The processor 605 in one aspect transmits information to the surface controller via a downhole telemetry module 72. The processor also receives signals, including command and control signals from the surface controller 40 and in response thereto performs the desired functions, including controlling devices 604. The processor may control a device, such as a steering device to control the drilling direction, operate a valve or other activity device to control flow of fluid through a device downhole, etc. In any case, the process uses information obtained from the magnetic coded sensor arrangement (606, 608) at least in part, to perform the described functions.
Thus, an apparatus for measuring loads on a member downhole may include a magnetic field encoded section. A sensor detects a change in the magnetic field due to a load on the member. The sensor may include at least one coil proximate the magnetic field encoded section. In one embodiment, the member may be a rotating member and the sensor may be located in or on non-rotating member. The rotating member may drive a drill bit for drilling a wellbore. In one embodiment, the apparatus may further include a controller having a processor and a memory that determines the load on the member from the detected change in the magnetic field. The load on the member may be: (i) torque; (ii) bending; (iii) weight on bit; and/or (iv) an axial movement.

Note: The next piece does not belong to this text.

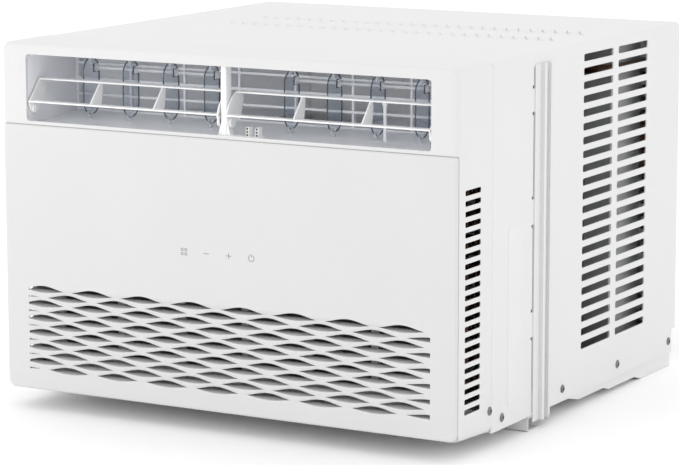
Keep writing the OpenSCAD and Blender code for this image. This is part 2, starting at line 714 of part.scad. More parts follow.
module terminal_cover() color("black")
    rod_z(comp_z[1] + 5, comp_z[1] + 22, comp_x + 14, comp_y - 10, 20);

module accumulator() color("#2b2b2b") translate([acc_x, acc_y, 0]) {
    translate([0, 0, 80]) cylinder(h = 110, r = acc_r);
    translate([0, 0, 70]) cylinder(h = 130, r = acc_r - 8);
    translate([0, 0, 62]) cylinder(h = 150, r = 7);
}

// a pipe through a list of points
module pipe(points, r) {
    for (i = [0 : len(points) - 2]) {
        v = points[i + 1] - points[i];
        length = norm(v);
        translate(points[i]) rotate([0, acos(v[2]/length), atan2(v[1], v[0])]) cylinder(h = length, r = r, $fn = 24);
    }
    for (i = [1 : len(points) - 2]) translate(points[i]) sphere(r*1.03, $fn = 24);
}
module suction_line() color("peru") pipe([[acc_x, acc_y, 212.2], [acc_x, acc_y, line_z], [acc_x, -20, line_z],
    [line_x, -20, line_z], [line_x, evap_y[1] - 7, line_z], [line_x, evap_y[1] - 7, 247]], pipe_r);
module discharge_line() color("peru") pipe([[comp_x - 20, comp_y + 10, comp_z[1] + 8.2],
    [comp_x - 20, comp_y + 10, 312], [comp_x - 20, 100, 312], [228, 100, 312], [228, 180, 312]], pipe_r);
module capillary_tube() color("peru") translate([-190, 60, 0]) {
    for (k = [0 : 4]) translate([0, 0, 150 + k*5]) rotate_extrude() translate([26, 0]) circle(1.6, $fn = 24);
    for (s = [-1, 1]) translate([26*s, 0, 148]) cylinder(h = 24, r = 1.4, $fn = 24);
}

module control_box() color("silver") difference() {
    block([104, -142, 40], [230, -48, 250]);
    block([105.2, -143.2, 41.2], [228.8, -49.2, 248.8]);
}
module control_box_cover() color("silver")
    block([103, -143.6, 39], [231, -142.2, 251]);
module main_board() color("darkgreen") {
    block([110, -58, 60], [224, -56.4, 230]);
    color("black") block([120, -74, 80], [150, -57.9, 110]);
    color("black") block([160, -70, 150], [180, -57.9, 180]);
}
module run_capacitor() color("silver") rod_z(60, 130, 200, -100, 20);

module drain_plug() color("black") {
    rod_z(1.7, 6, drain_x, drain_y, drain_r + 3);
    rod_z(0.2, 2, drain_x, drain_y, drain_r - 0.3);
}

front_bezel();
intake_panel();
touch_board();
filter_frame();
filter_mesh();
outlet_duct();
outlet_lattice();
centre_pillar();
louvre_left();
louvre_right();
vane_left_1();
vane_left_2();
vane_left_3();
vane_left_4();
vane_right_1();
vane_right_2();
vane_right_3();
vane_right_4();
tie_rod_left();
tie_rod_right();
cabinet_shell();
base_pan();
sill_rail();
curtain_channel_left();
curtain_channel_right();
rating_label();
case_screws();
evaporator_fins();
evaporator_tubes();
evaporator_tray();
blower_scroll();
inlet_ring();
blower_wheel();
bulkhead();
fan_motor();
motor_bracket();
fan_shaft();
condenser_fan();
condenser_shroud();
condenser_fins();
condenser_tubes();
compressor();
compressor_grommets();
compressor_nuts();
terminal_cover();
accumulator();
suction_line();
discharge_line();
capillary_tube();
control_box();
control_box_cover();
main_board();
run_capacitor();
cord_gland();
drain_plug();
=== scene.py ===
import bpy, bmesh, json
from math import cos, sin, pi, radians
from mathutils import Matrix, Vector


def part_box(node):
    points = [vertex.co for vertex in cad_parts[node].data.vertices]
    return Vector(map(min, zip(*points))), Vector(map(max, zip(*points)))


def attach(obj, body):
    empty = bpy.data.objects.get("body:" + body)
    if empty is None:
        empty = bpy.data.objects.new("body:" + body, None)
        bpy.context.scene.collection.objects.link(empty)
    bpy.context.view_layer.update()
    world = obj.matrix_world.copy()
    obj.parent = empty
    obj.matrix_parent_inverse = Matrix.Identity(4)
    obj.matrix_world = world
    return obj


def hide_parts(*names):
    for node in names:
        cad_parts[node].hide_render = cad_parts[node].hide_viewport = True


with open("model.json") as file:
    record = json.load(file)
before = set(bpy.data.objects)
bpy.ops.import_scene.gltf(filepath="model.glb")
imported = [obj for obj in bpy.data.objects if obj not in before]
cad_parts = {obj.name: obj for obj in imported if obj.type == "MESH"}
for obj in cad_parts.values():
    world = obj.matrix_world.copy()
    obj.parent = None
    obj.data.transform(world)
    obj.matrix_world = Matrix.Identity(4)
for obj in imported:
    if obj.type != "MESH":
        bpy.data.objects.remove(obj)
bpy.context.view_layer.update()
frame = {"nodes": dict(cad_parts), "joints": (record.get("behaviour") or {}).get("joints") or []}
nodes = frame["nodes"]
scene = bpy.context.scene
mm = 0.001    # sizes below are in millimetres, meshes are scaled by this at the end


def boxOf(node):
    lo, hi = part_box(node)
    return Vector(lo)/mm, Vector(hi)/mm


def hingePoint(jointName):
    joint = next(j for j in frame["joints"] if j["name"] == jointName)
    return Vector(joint["pos_m"])/mm


# ---- colour and material tools

def fromHex(text):
    parts = [int(text[i:i + 2], 16)/255 for i in (1, 3, 5)]
    return tuple(c/12.92 if c <= 0.04045 else ((c + 0.055)/1.055)**2.4 for c in parts) + (1,)


def addNode(tree, kind, settings=None, links=None):
    node = tree.nodes.new(kind)
    for name, value in (settings or {}).items():
        if isinstance(name, int) or name in node.inputs:
            node.inputs[name].default_value = value
        else:
            setattr(node, name, value)
    for name, source in (links or {}).items():
        tree.links.new(source, node.inputs[name])
    return node


def startMaterial(name, colour, sockets):
    material = bpy.data.materials.new(name)
    material.use_nodes = True
    material.diffuse_color = fromHex(colour)
    shader = material.node_tree.nodes["Principled BSDF"]
    shader.inputs["Base Color"].default_value = fromHex(colour)
    for socket, value in sockets.items():
        shader.inputs[socket].default_value = value
    return material, material.node_tree, shader


def placeOf(tree):
    return addNode(tree, "ShaderNodeTexCoord").outputs["Object"]


def grain(tree, size, detail=2, source=None):
    # noise whose lumps are about size millimetres across
    return addNode(tree, "ShaderNodeTexNoise", {"Scale": 1/(size*mm), "Detail": detail, "Roughness": 0.55},
                   {"Vector": source or placeOf(tree)}).outputs["Fac"]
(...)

A method for estimating a load on a member in a wellbore may include: encoding a magnetic field along a section of the member; and detecting a change in the magnetic field due to a load on the member downhole. The method and apparatus may be used to activate or operate a device downhole, such as a device to steer a drilling assembly to drill a wellbore along a desired path. In another aspect, angular movement of members may be determined by using one or more magnetic coded sensor arrangements. The angular movement may include a measurement of displacement or movement of one member relative to another member or relative to a fixed position, rotational speed of a member, etc.
While the foregoing disclosure is directed to the described embodiments of the invention, various modifications will be apparent to those skilled in the art. It is intended that all variations of the appended claims be embraced by the foregoing disclosure. The abstract is provided to meet certain filing requirements and is not intended to limit the scope of the claims in any manner.